A stabilized water access area has been designed, which will better handle the high volume of foot/paw traffic accessing the water in this area.
This feature is intended to better define swimming areas, keep dogs outside of adjacent sensitive habitat areas, and to reinforce the shoreline to reduce erosion and turbidity in nearshore areas. The design utilizes anchored logs to contain the dogs within a defined swimming area, a wooden terraced access point to reduce erosion along the shoreline, and rounded pea gravel within the shallow water wading areas to prevent disturbance and suspension of fine sediments when dogs access the water.
Satellite map shows construction location with an overlay of design plans.
This project was made possible by the generous support of the New York Power Authority with funding provided through the Greenway and Ecological Standing Committees. Additional support and funding provided by Erie County and through an agreement with Cornell University in partnership with New York Sea Grant under Prime Agreement CM04068 from the New York State Department of Environmental Conservation.

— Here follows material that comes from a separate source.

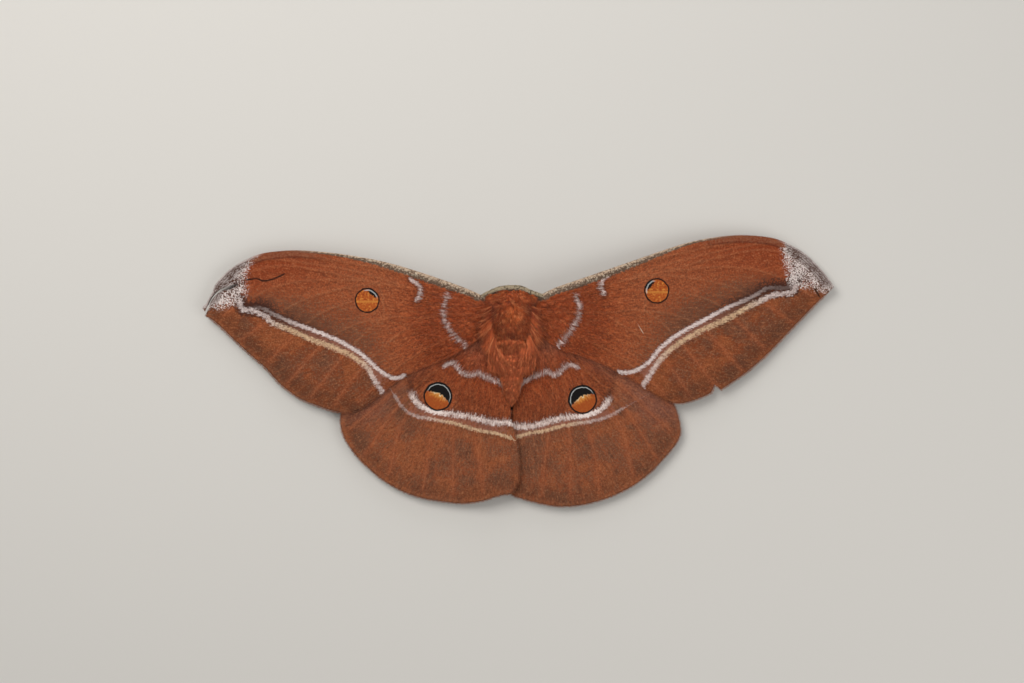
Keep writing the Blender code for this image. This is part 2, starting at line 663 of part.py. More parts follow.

New York Power Authority Greenway Ecological Fund
New York Power Authority Habitat Enhancement and Restoration Fund
Cornell University in partnership with New York Sea Grant
NYS Canal Corporation
Friends of Ellicott
After project implementation and establishment, native plantings will span the land-water interface and provide a wealth of environmental services to this area. Reduced erosion, nutrient uptake, stormwater retention, and overhanging vegetation will improve water quality and help combat the algae blooms that are common in the lower reaches of Tonawanda Creek. In addition to water quality benefits, the project will also benefit the wildlife that rely on healthy shorelines to survive, such as freshwater mussels, warm water fish species, wading birds, waterfowl, beneficial insects, and pollinators.